しかし今回明らかになった大企業の減税制度の利用はその本質から明らかに外れています。
The Guardianはこの件に関し3社(ワーナーメディア、ソニー、セガ)にコメントを求めましたが、いずれも回答を得ることはできませんでした。
VGTRは審査が非常に甘く大企業にとっては制度を利用する理由の一つにもなっています。
本来ならばゲームの中にイギリス的な要素がなければならないのですが、例えばワーナーが発売している「バットマン:アーカム」などのまったくイギリスとは関係のない架空の要素を扱う作品であっても、英語を使用していることや現地法人が存在することなどを理由に審査基準を満たすことができます。
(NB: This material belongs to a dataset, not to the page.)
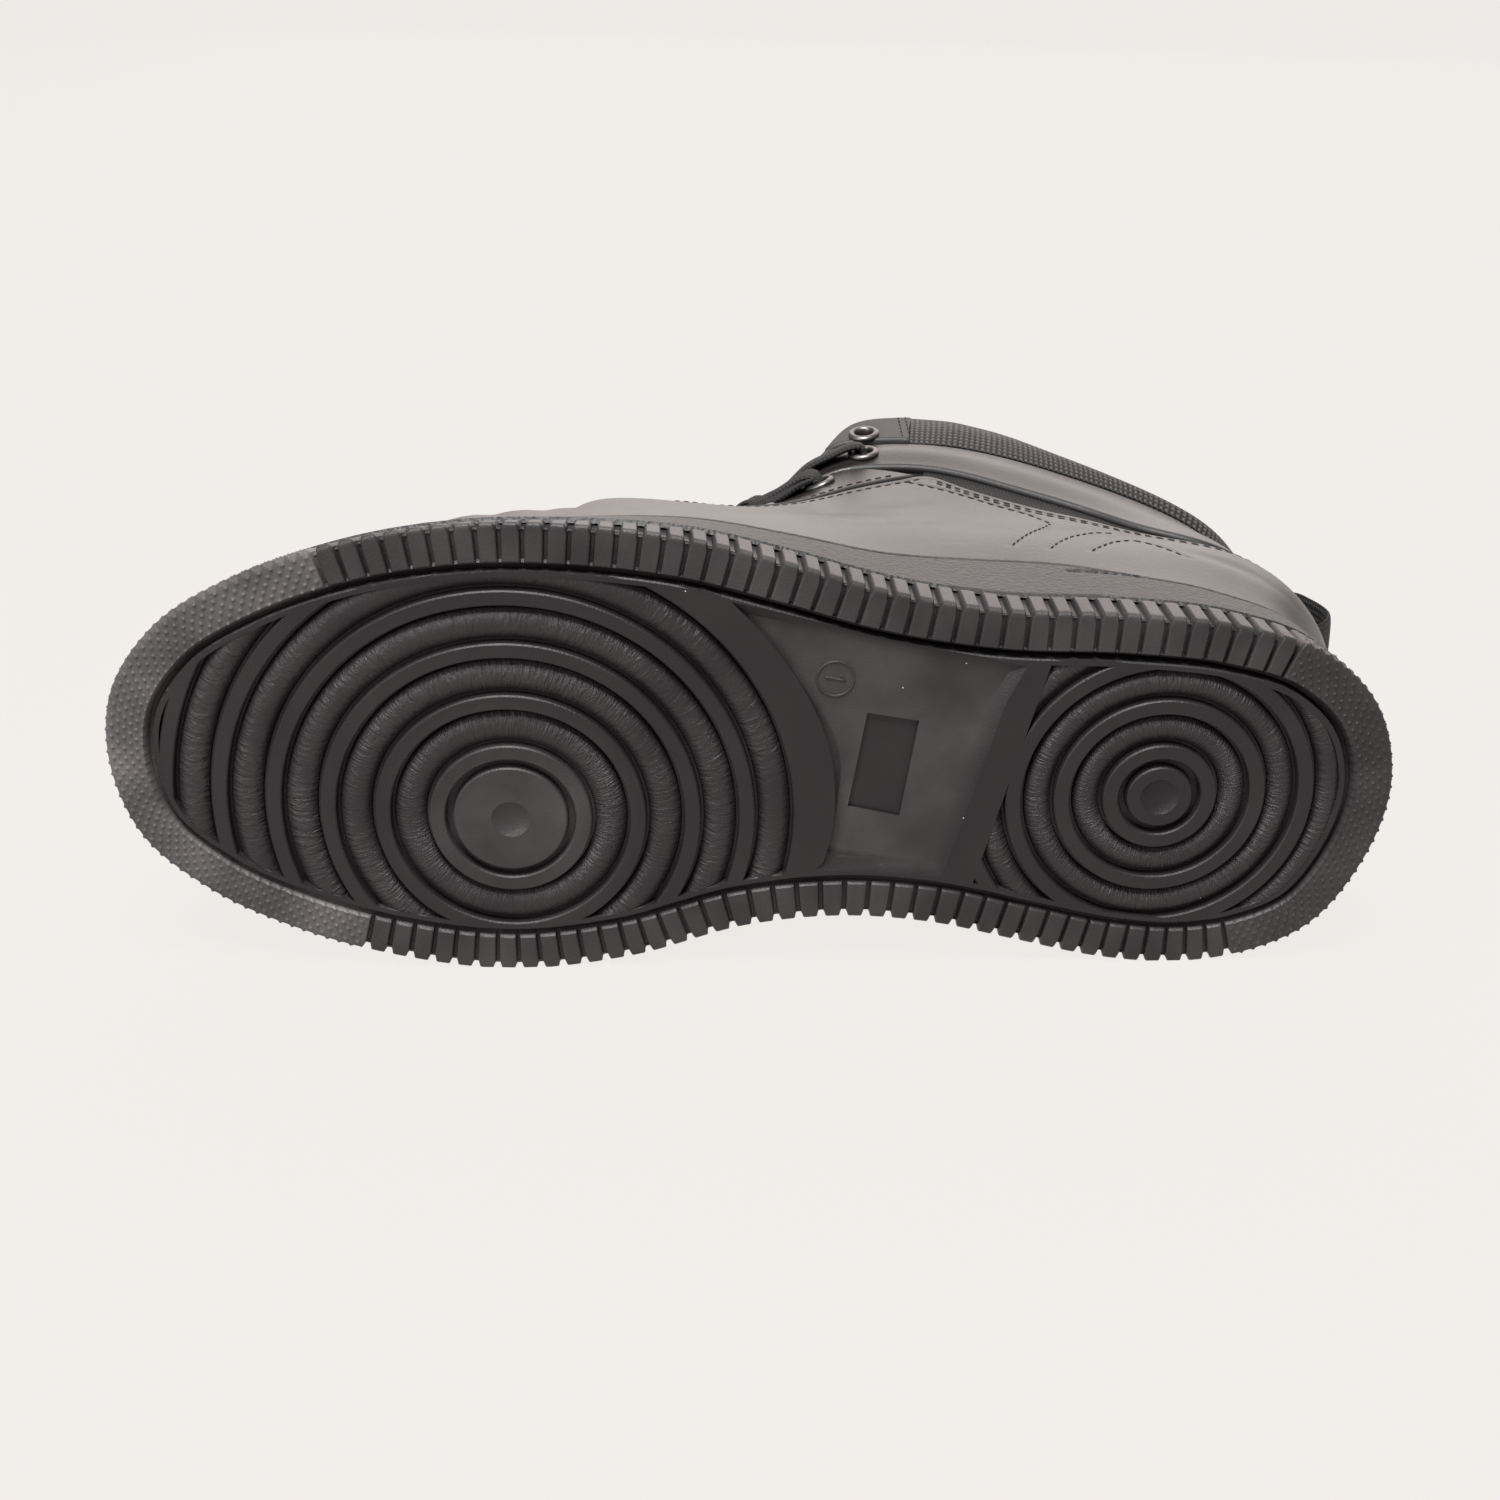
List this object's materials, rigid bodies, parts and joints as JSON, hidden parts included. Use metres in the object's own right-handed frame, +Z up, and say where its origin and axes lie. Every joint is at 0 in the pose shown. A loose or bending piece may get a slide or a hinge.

今回指摘された大手3社にしてみれば、正当な審査を経て請求しているわけで非難を受けるいわれはありません。
しかしイギリス政府が補填する減税額は、国庫――すなわち納税者から出ていることを考えれば、1ミリもイギリス文化の発展に寄与しない作品に対し多額の税金が投入されるのは到底健全であるとは言えないでしょう。
ゲーム開発者を支援するための公的な制度はアメリカやシンガポール、カナダやフランスなどにもあり、今後開発者が支援を受ける選択肢はさらに広がる可能性があります。
現代のゲーム開発には多額の資金がかかるため、資金力の乏しい開発者はなかなか表舞台に立つことが難しくなっています。
ゲーム業界に新たな才能が芽吹くためにも、VGTRのような制度が本来の目的通り“正しく”利用されるようになってほしいものです。